Dopo tutto, il vecchio gruppo
di comando (nessuna trattativa estiva si è sviluppata sino in fondo) e il
responsabile di mercato (Antonio Marrone, tornato ad occuparsi dell’Ars et
Labor) sembrano aver consegnato ad Alberto Bosco, trainer alla prima esperienza
di prestigio, un organico che – almeno- può giocarsi la salvezza sino alla
conclusione della stagione. Senza essere, cioè, considerato retrocesso ancor
prima di partire. Nonostante le possibilità limitate (non è cambiato niente,
infatti), il nuovo Grottaglie non è così male come i più pessimisti temevano.
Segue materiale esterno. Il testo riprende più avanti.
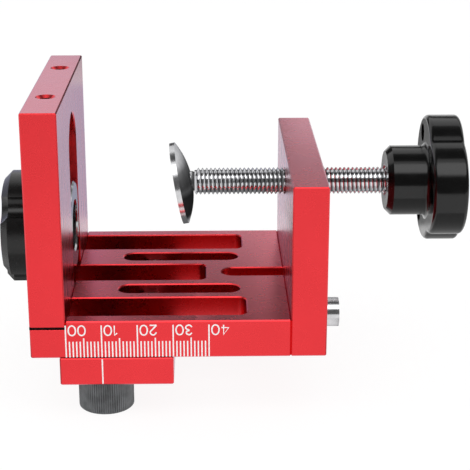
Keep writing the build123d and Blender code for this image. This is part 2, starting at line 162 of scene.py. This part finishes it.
def anodised_red():
    """Aluminium, fine blasted and dyed red under a hard clear oxide: satin, a pale sheen at low angles."""
    material = blank_material("red_anodised_aluminium")
    place = object_place(material)
    tone = ramp(material, noise(material, place, 18, 3.0), ((0.3, "#E61E28"), (0.7, "#ED232D")))
    axes = add(material, "ShaderNodeSeparateXYZ", {"Vector": place}).outputs
    across = add(material, "ShaderNodeMath", {0: axes["Y"]}, operation="ABSOLUTE").outputs[0]
    painted_shade_region = maths(material, "LESS_THAN", across, SHADE_PAINT_SIDES * MM)
    for value, limit, operation in (
        (axes["Z"], SHADE_PAINT_TOP, "LESS_THAN"),
        (axes["Z"], SHADE_PAINT_FLOOR, "GREATER_THAN"),
        (axes["X"], SHADE_PAINT_REACH, "LESS_THAN"),
    ):
        painted_shade_region = maths(material, "MULTIPLY", painted_shade_region, maths(material, operation, value, limit * MM))
    # Painted shade: the darker red goes on the slot walls, the left end and the fence's foot
    painted_shade_mix = {0: painted_shade_region, 6: tone, 7: colour("#CC1A23")}
    tone = add(material, "ShaderNodeMix", painted_shade_mix, data_type="RGBA").outputs[2]
    handled = noise(material, place, 7, 5.0, roughness=0.6, distortion=0.4)
    satin = remap(material, handled, 0.3, 0.75, 0.25, 0.30)
    # Blasting leaves pits near 0.05 mm; they are drawn at 0.35 mm so that they show
    blasted = relief(material, noise(material, place, 0.35, 2.0), 0.035)
    shader = add(
        material,
        "ShaderNodeBsdfPrincipled",
        {
            "Base Color": tone,
            "Metallic": 1.0,
            "Roughness": satin,
            "Normal": blasted,
            "Specular Tint": colour("#C8E0F8"),
            "Coat Weight": 0.85,
            "Coat Roughness": 0.3,
            "Coat IOR": 1.5,
            "Coat Normal": blasted,
        },
    )
    return finish_material(material, shader)


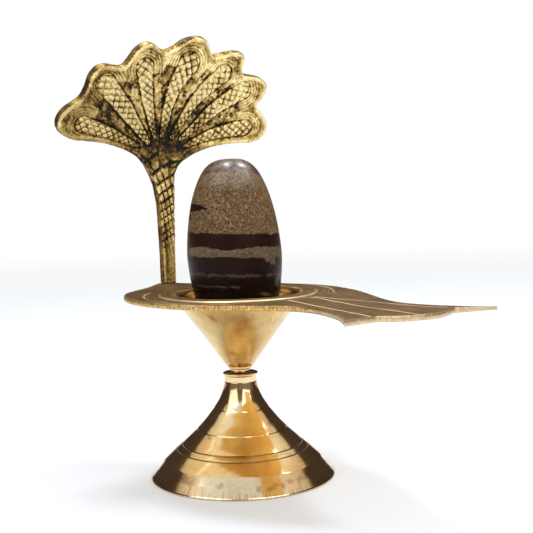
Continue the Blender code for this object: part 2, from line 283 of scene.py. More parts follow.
class Nodes:
    """Short names for making the nodes of a material or of the world."""

    def __init__(self, owner, place="Object", bare=False):
        if isinstance(owner, str):
            owner = bpy.data.materials.new(owner)
        owner.use_nodes = True
        self.owner = owner
        self.tree = owner.node_tree
        if bare:
            self.tree.nodes.clear()
        self.place = self.made("ShaderNodeTexCoord", output=place)

    def join(self, source, target):
        """Link a node's output to an input, or set the input to a plain value."""
        if isinstance(source, Value):
            self.tree.links.new(source.socket, target)
        else:
            target.default_value = source

    def made(self, kind, inputs=(), output=0, **settings):
        """The output of a new node, with its inputs joined in order or by their names."""
        made = self.tree.nodes.new(kind)
        for key, value in settings.items():
            setattr(made, key, value)
        for key, source in inputs.items() if isinstance(inputs, dict) else enumerate(inputs):
            self.join(source, made.inputs[key])
        return Value(self, made.outputs[output])

    def maths(self, operation, *sources):
        return self.made("ShaderNodeMath", sources, operation=operation)

    def most(self, first, *others):
        """The greatest of the values."""
        for other in others:
            first = self.maths("MAXIMUM", first, other)
        return first

    def distance(self, vector, centre=(0.0, 0.0, 0.0)):
        return self.made("ShaderNodeVectorMath", (vector, centre), "Value", operation="DISTANCE")

    def vector(self, x, y, z):
        return self.made("ShaderNodeCombineXYZ", (x, y, z))

    def parts(self, vector):
        whole = self.made("ShaderNodeSeparateXYZ", (vector,))
        return [Value(self, socket) for socket in whole.socket.node.outputs]

    def noise(self, scale, detail=4.0, roughness=0.55, distortion=0.0, at=None):
        """Smooth noise from 0 to 1, at the object's own coordinates unless others are given."""
        return self.made("ShaderNodeTexNoise", {
            "Vector": self.place if at is None else at, "Scale": scale, "Detail": detail,
            "Roughness": roughness, "Distortion": distortion}, "Fac")

    def span(self, value, low, high, to_low=0.0, to_high=1.0, smooth=False):
        """The value's place between low and high, kept within those ends."""
        return self.made("ShaderNodeMapRange", (value, low, high, to_low, to_high),
                         interpolation_type="SMOOTHSTEP" if smooth else "LINEAR")

    def blend(self, share, first, second):
        return self.made("ShaderNodeMix", {"Factor": share, "A": first, "B": second}, "Result",
                         data_type="RGBA")

    def ramp(self, value, stops, interpolation="LINEAR"):
        made = self.made("ShaderNodeValToRGB", (value,))
        colours = made.socket.node.color_ramp
        colours.interpolation = interpolation
        while len(colours.elements) < len(stops):
            colours.elements.new(0.5)
        for element, (position, colour) in zip(colours.elements, stops):
            element.position = position
            element.color = (*colour[:3], 1.0)
        return made

    def named(self, name):
        return self.made("ShaderNodeAttribute", output="Fac", attribute_name=name)

    def bump(self, height, distance, strength):
        return self.made("ShaderNodeBump", {"Strength": strength, "Distance": distance, "Height": height})

    def show(self, output_kind, share, first, second):
        """Join two shaders, mixed by share, to a new output node."""
        mixed = self.made("ShaderNodeMixShader", (share, first, second))
        self.join(mixed, self.tree.nodes.new(output_kind).inputs[0])

    def finish(self, colour, roughness, metallic, normal, **others):
        """Join the material's own shader, with its other inputs by their names."""
        shader = self.tree.nodes["Principled BSDF"]
        sources = {"Base Color": colour, "Roughness": roughness, "Metallic": metallic, "Normal": normal}
        for key, source in (*sources.items(), *others.items()):
            self.join(source, shader.inputs[key.replace("_", " ")])
        return self.owner


def tone(red, green, blue):
    """A linear colour from display values of 0 to 255."""
    linear = [(value / 255.0 / 12.92) if value <= 10 else ((value / 255.0 + 0.055) / 1.055) ** 2.4
              for value in (red, green, blue)]
    return (*linear, 1.0)


# The stone.

def stone_profile(rings):
    points = []
    for end_z, turns in ((STONE_TOP_Z, range(rings, 0, -1)), (STONE_BOTTOM_Z, range(0, rings + 1))):
        for ring in turns:
            angle = 0.5 * pi * ring / rings
            radius = STONE_RADIUS * max(cos(angle), 0.0) ** (2.0 / STONE_SIDE_POWER)
            share = sin(angle) ** (2.0 / STONE_END_POWER)
            points.append((radius, STONE_WIDEST_Z + share * (end_z - STONE_WIDEST_Z)))
    return points


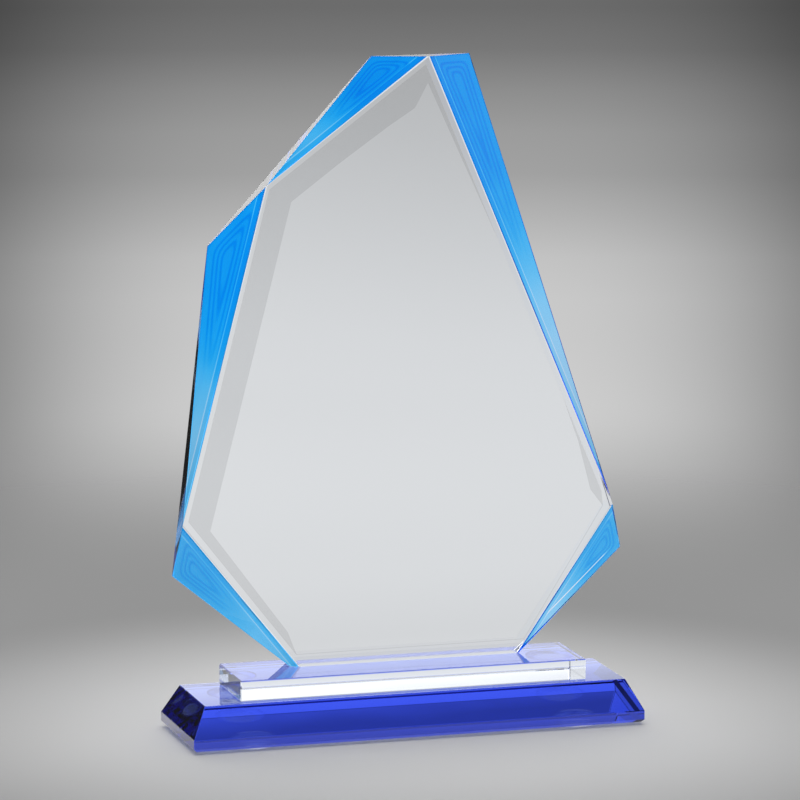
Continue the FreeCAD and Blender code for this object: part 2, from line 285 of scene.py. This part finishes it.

Chiaro, non ci sono i big che
innervano altre formazioni del girone appulocampano di quinta serie (anche se,
in questo campionato, gente come il portiere Maraglino, ex Taranto, è un singolo di assoluto spessore). E l’obiettivo,
ovvero la salvezza, è tutto da inseguire e conquistare. E, dunque, niente
affatto scontato. Ma, nel complesso, l’elenco a disposizione del tecnico può
considerarsi qualitativamente assai più convincente di quello della stagione
appena trascorsa, per esempio. Come conferma la presenza nel roster di singoli interessati come
Gnoni, Anglani, Sanna e Faccini. Quanto basta, se non altro, a contrastare la concorrenza,
mediamente più agguerrita di dodici mesi fa (il livello si è alzato, questa è
la verità). E come confermano i numeri: la sconfitta onorevole patita
nell’esordio, di fronte all’attrezzato Brindisi, la vittoria in campo neutro
ottenuta sul San Severo e il successivo pareggio contabilizzato al D’Amuri contro una concorrente diretta
come la Puteolana
mettono assieme quattro punti. Una dote che, negli ultimi anni, il Grottaglie
aveva raggiunto solo a torneo abbondantemente avviato. Poi, questa squadra sembra
saper soffrire. E appare mentalmente già alloggiata nella logica del suo
campionato. Parliamo di una base di partenza assolutamente fondamentale.
Ovviamente, potrebbe non essere sufficiente. E riteniamo che Bosco e la squadra
lo abbiano capito sin da sùbito. Improbabile, tuttavia, che il club possa
regalarsi, a lavori in corso, qualcosa in più: il budget è quello e non si può sforare. L’Ars et Labor, dunque, dovrà
farsi bastare la bontà del lavoro, la fame della sua gioventù, l’esperienza
maturata – un po’ qui e un po’ là – da chi è appena arrivato, l’abitudine alla
lotta di quanti si sono guadagnati la conferma (Formuso, Quaranta, Pisano,
Presicci) e la lucidità del suo condottiero, molto più smaliziato di quello che
ci saremmo aspettati. E non solo davanti alla telecamere.